Evaluation of photosystem complexes following transient expression
Thylakoids were prepared as described by Jarvi et al. (2011), using 5 × 5 mm leaf discs of infiltrated leaf areas per sample. Pelleted thylakoids were suspended in 40 μl native PAGE buffer (Invitrogen) with 1 % n-dodecyl-β-d-maltoside (Invitrogen) on ice for 15 min, centrifuged for 15 min at 4 °C, and the supernatants removed and stored at −80 °C. Prior to loading gels, 0.75 μl 5 % G-250 sample additive was added to 15 μl aliquots of thylakoid protein extracts.
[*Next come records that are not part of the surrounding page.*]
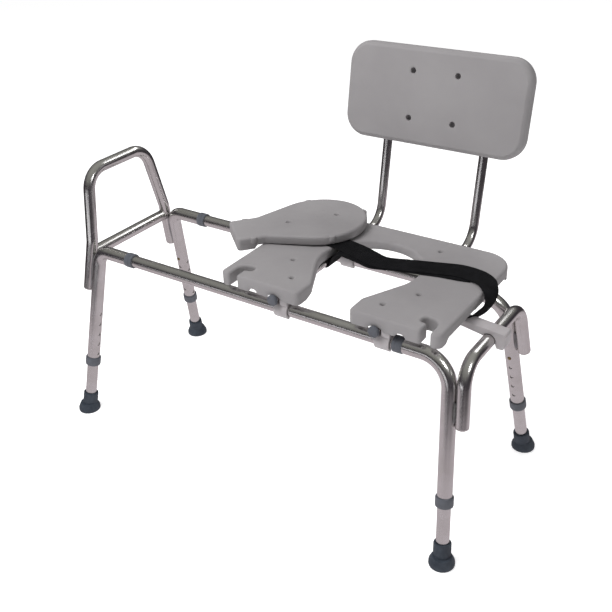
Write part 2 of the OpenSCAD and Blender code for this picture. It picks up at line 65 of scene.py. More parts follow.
# ---------- the sizes of part.scad ----------

RAIL_Z = 396
RAIL_Y = 121
LEG_TOP_X = 425
FOOT_X = 465
FOOT_Y = 200
LEG_D = 28.6
RAIL_D = 25.4
WALL = 1.5
COLLAR_X = {-1: 330, 1: 325}
LEG_BEND = {-1: 30, 1: 60}
LEG_TUBE = 281
END_DROP = {-1: 97, 1: 120}
END_BEND = 50
WELD_RUN = {-1: (12, 92), 1: (74, 114)}
FIRST_HOLE = 151.4
ROW_RISE = 14
BUTTON_DOWN = FIRST_HOLE - ROW_RISE
PITCH = 25.4
ROW_HOLES = 5
BRACE_Z = 385
END_Z = 393
ARMREST_TOP = (-460.7, 87.2, 564)
LEAN_Y = math.atan((FOOT_Y - RAIL_Y) / RAIL_Z)
LEAN_X = math.atan((FOOT_X - LEG_TOP_X) * math.cos(LEAN_Y) / RAIL_Z)
LEG_LEN = RAIL_Z / math.cos(LEAN_Y) / math.cos(LEAN_X)
END_OFF = (LEG_D + RAIL_D) / 2 + 0.05
POST_D = 19
POST_Y = 272
POST_Z = 420.5
SEAT_X = 172
SEAT_W = 479
SEAT_FRONT = -138
SEAT_REAR = 201
SEAT_TOP = 449.05
PLATE_Z = 430.05
SKIRT_Z = 420.05
KEYHOLE_Y = 34
CHANNEL_HALF = 55
NECK_HALF = 50.5
INSERT_R = 101.5
INSERT_REACH = 189
INSERT_THICK = 20
CROSS_X = 111
POST_LEN = 345
LATCH_Y = -11
RECLINE = math.radians(10)
BACK_Y = 268
BACK_Z = 613
BACK_THICK = 28
POST_BACK = (POST_Y + (BACK_Z - POST_Z) * math.tan(RECLINE) - BACK_Y) * math.cos(RECLINE)

# ---------- mesh making ----------


def smooth(mesh, angle=35):
    """Smooth shading that keeps edges sharper than the angle."""
    for polygon in mesh.polygons:
        polygon.use_smooth = True
    mesh.set_sharp_from_angle(angle=math.radians(angle))


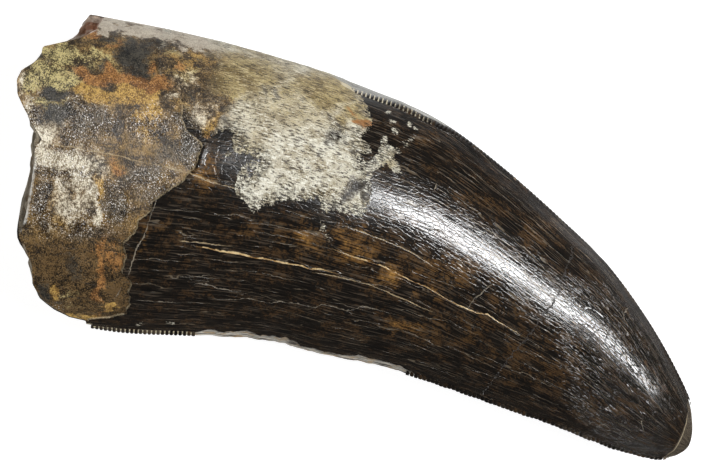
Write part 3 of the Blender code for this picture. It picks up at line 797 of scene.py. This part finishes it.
class Graph:
    """Short words for building the nodes of a material or of the world."""

    def __init__(self, tree, shader):
        self.tree = tree
        self.shader = tree.nodes[shader]

    def node(self, kind, inputs=(), **settings):
        made = self.tree.nodes.new("ShaderNode" + kind)
        for key, value in settings.items():
            setattr(made, key, value)
        for key, value in dict(inputs).items():
            self.put(made.inputs[key], value)
        return made

    def put(self, socket, value):
        if isinstance(value, bpy.types.NodeSocket):
            self.tree.links.new(value, socket)
        else:
            socket.default_value = value

    def shade(self, looks):
        """Sets inputs of the shader, by their names."""
        for name, value in looks.items():
            self.put(self.shader.inputs[name], value)

    def math(self, operation, a, b=0.0):
        return self.node("Math", {0: a, 1: b}, operation=operation).outputs[0]

    def chain(self, operation, terms):
        """The operation carried from one term to the next."""
        total = terms[0]
        for term in terms[1:]:
            total = self.math(operation, total, term)
        return total

    def add(self, *terms):
        return self.chain("ADD", terms)

    def times(self, *terms):
        return self.chain("MULTIPLY", terms)

    def most(self, *terms):
        return self.chain("MAXIMUM", terms)

    def rest(self, a):
        """What is missing from 1."""
        return self.math("SUBTRACT", 1.0, a)

    def shake(self, **reaches):
        """The named noise fields as one number that sways about 0, each within its reach."""
        sways = []
        for field, reach in reaches.items():
            sways.append(self.times(self.math("SUBTRACT", getattr(self, field), 0.5), reach))
        return self.add(*sways)

    def frayed(self, mark, **reaches):
        """A mark's value, with its edge frayed by the named noise fields."""
        return self.add(self.value(mark), self.shake(**reaches))

    def step(self, value, low, high, full=1.0):
        """0 where the value is at low, full where it is at high, smoothly between."""
        inputs = {"Value": value, "From Min": low, "From Max": high, "To Max": full}
        return self.node("MapRange", inputs, interpolation_type="SMOOTHSTEP").outputs["Result"]

    def from_half(self, value):
        """How far the value's fraction is from a half."""
        return self.math("ABSOLUTE", self.math("SUBTRACT", self.math("FRACT", value), 0.5))

    def value(self, name):
        return self.node("Attribute", attribute_name=name).outputs["Fac"]

    def vector(self, name):
        return self.node("Attribute", attribute_name=name).outputs["Vector"]

    def parts(self, vector):
        return self.node("SeparateXYZ", {0: vector}).outputs

    def scaled(self, vector, x, y=None):
        """The vector with its lengths counted in units of x along the grain and y across it."""
        y = x if y is None else y
        factor = (1 / x, 1 / y, 1 / y)
        return self.node("VectorMath", {0: vector, 1: factor}, operation="MULTIPLY").outputs[0]

    def lanes(self, long, wide):
        """The place on the unrolled skin, counted in a length along the grain and a width across it."""
        inputs = {0: self.times(self.run, 1 / long), 1: self.times(self.lane, 1 / wide)}
        return self.node("CombineXYZ", inputs).outputs[0]

    def noise(self, vector, detail=3.0, roughness=0.55, distortion=0.0, seed=0.0):
        inputs = {"Vector": vector, "W": seed, "Scale": 1.0, "Detail": detail}
        inputs.update({"Roughness": roughness, "Distortion": distortion})
        return self.node("TexNoise", inputs, noise_dimensions="4D").outputs["Fac"]

    def cell_edges(self, vector):
        inputs = {"Vector": vector, "Scale": 1.0, "Randomness": 1.0}
        return self.node("TexVoronoi", inputs, feature="DISTANCE_TO_EDGE").outputs["Distance"]

    def mix(self, factor, a, b):
        """The colour that lies the factor's share of the way from a to b."""
        made = self.node("Mix", data_type="RGBA")
        for index, value in ((0, factor), (6, a), (7, b)):
            self.put(made.inputs[index], value + (1.0,) if isinstance(value, tuple) else value)
        return made.outputs[2]

    def between(self, factor, a, b):
        """The number that lies the factor's share of the way from a to b."""
        return self.node("Mix", {0: factor, 2: a, 3: b}).outputs[0]

    def bump(self, height, depth, below=None):
        """Bumps of the depth in millimetres, on top of other ones."""
        inputs = {"Height": height, "Distance": depth * MM, "Strength": 1.0}
        if below is not None:
            inputs["Normal"] = below
        return self.node("Bump", inputs).outputs["Normal"]


def new_material(name):
    """A material, and the graph of its nodes."""
    material = bpy.data.materials.new(name)
    material.use_nodes = True
    return material, Graph(material.node_tree, "Principled BSDF")


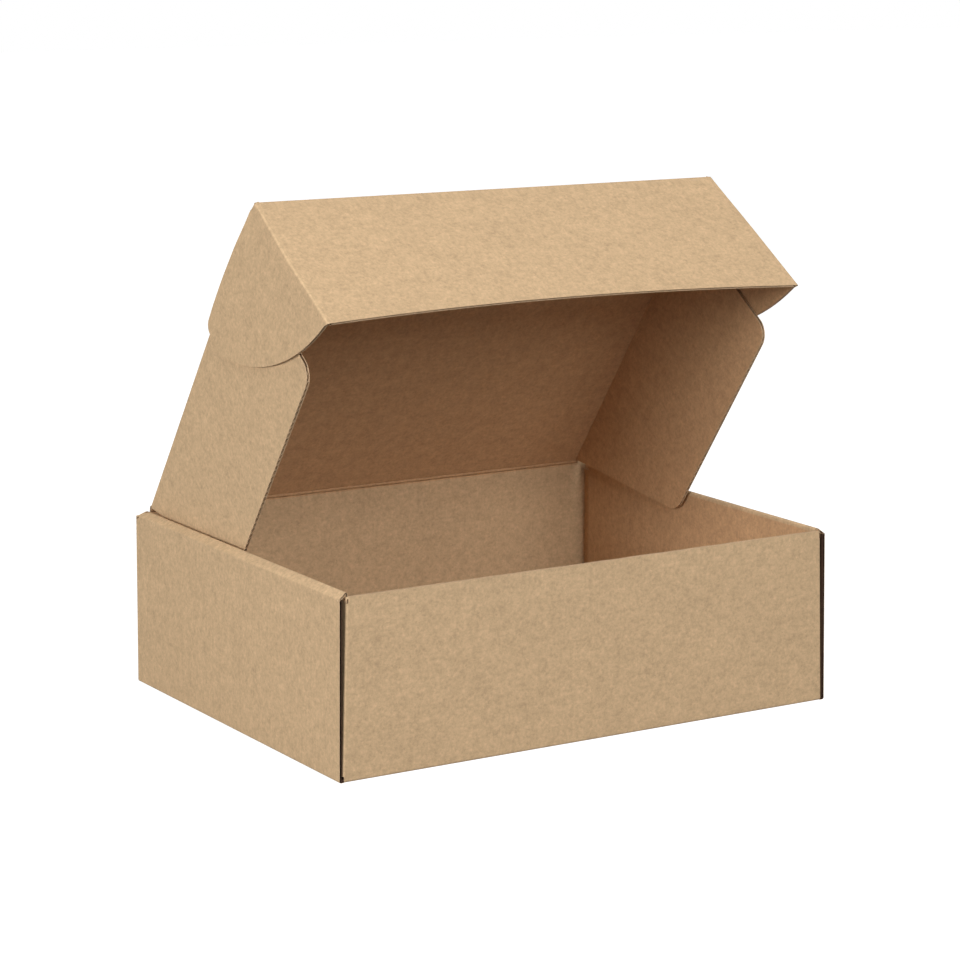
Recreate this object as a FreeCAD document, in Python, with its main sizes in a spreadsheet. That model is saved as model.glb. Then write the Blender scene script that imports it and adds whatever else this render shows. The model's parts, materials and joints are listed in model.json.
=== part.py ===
import FreeCAD, Part
import math
import os
import Sketcher

# A corrugated mailer box, folded from one die-cut sheet of thin corrugated board.
# +Z is up, +X runs along the long side, and the open front of the tray faces -Y.
# The origin is at the middle of the box's footprint, on the surface that it stands on.
# All lengths are in millimetres and all angles in degrees.

doc = FreeCAD.newDocument("mailer_box")
sheet = doc.addObject("Spreadsheet::Sheet", "Sizes")


class Size:
    """A length or angle: its number, and the sheet expression that gives it."""

    def __init__(self, value, text):
        self.value = float(value)
        self.text = text

    @staticmethod
    def of(other):
        return other if isinstance(other, Size) else Size(other, repr(float(other)))

    def __add__(self, other):
        other = Size.of(other)
        return Size(self.value + other.value, "(%s + %s)" % (self.text, other.text))

    def __sub__(self, other):
        other = Size.of(other)
        return Size(self.value - other.value, "(%s - %s)" % (self.text, other.text))

    def __rsub__(self, other):
        return Size.of(other) - self

    def __mul__(self, other):
        other = Size.of(other)
        return Size(self.value * other.value, "(%s * %s)" % (self.text, other.text))

    def __truediv__(self, other):
        other = Size.of(other)
        return Size(self.value / other.value, "(%s / %s)" % (self.text, other.text))

    def __neg__(self):
        return Size(-self.value, "(0 - %s)" % self.text)

    __radd__ = __add__
    __rmul__ = __mul__


def sin(angle):
    return Size(math.sin(math.radians(angle.value)), "sin(%s)" % angle.text)


def cos(angle):
    return Size(math.cos(math.radians(angle.value)), "cos(%s)" % angle.text)


def root(size):
    return Size(math.sqrt(size.value), "sqrt(%s)" % size.text)


cells = []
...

Electrophoresis was carried out using NativePAGE™ 4–16 % Bis–Tris gels (Invitrogen) at 150 V. For two-dimensional analysis, lanes from native PAGE were excised and proteins denatured in LDS sample buffer containing 0.05 M DTT for 30 min. Proteins in gel slices were analysed by electrophoresis using 12 % SDS Bis–Tris two-dimensional well gels (Novex, Life Technologies). Identification of bands was based on comparisons with earlier NativePAGE analytical data (Liu and Last 2015).
Statistical analysis
Bonferroni tests were used to compare multiple means in datasets, using GenStat 17th Edition, and a significance threshold of p < 0.05. Pairwise t tests were performed using Excel (*p < 0.05; **p < 0.01; ***p < 0.001).
Accession of sequence data
Sequence data from this article can be found in the EMBL/GenBank data libraries under accession numbers LN810021 (SGRL genomic, cv. Cameor) and LN810020 (SGRL mRNA, cv. Cameor).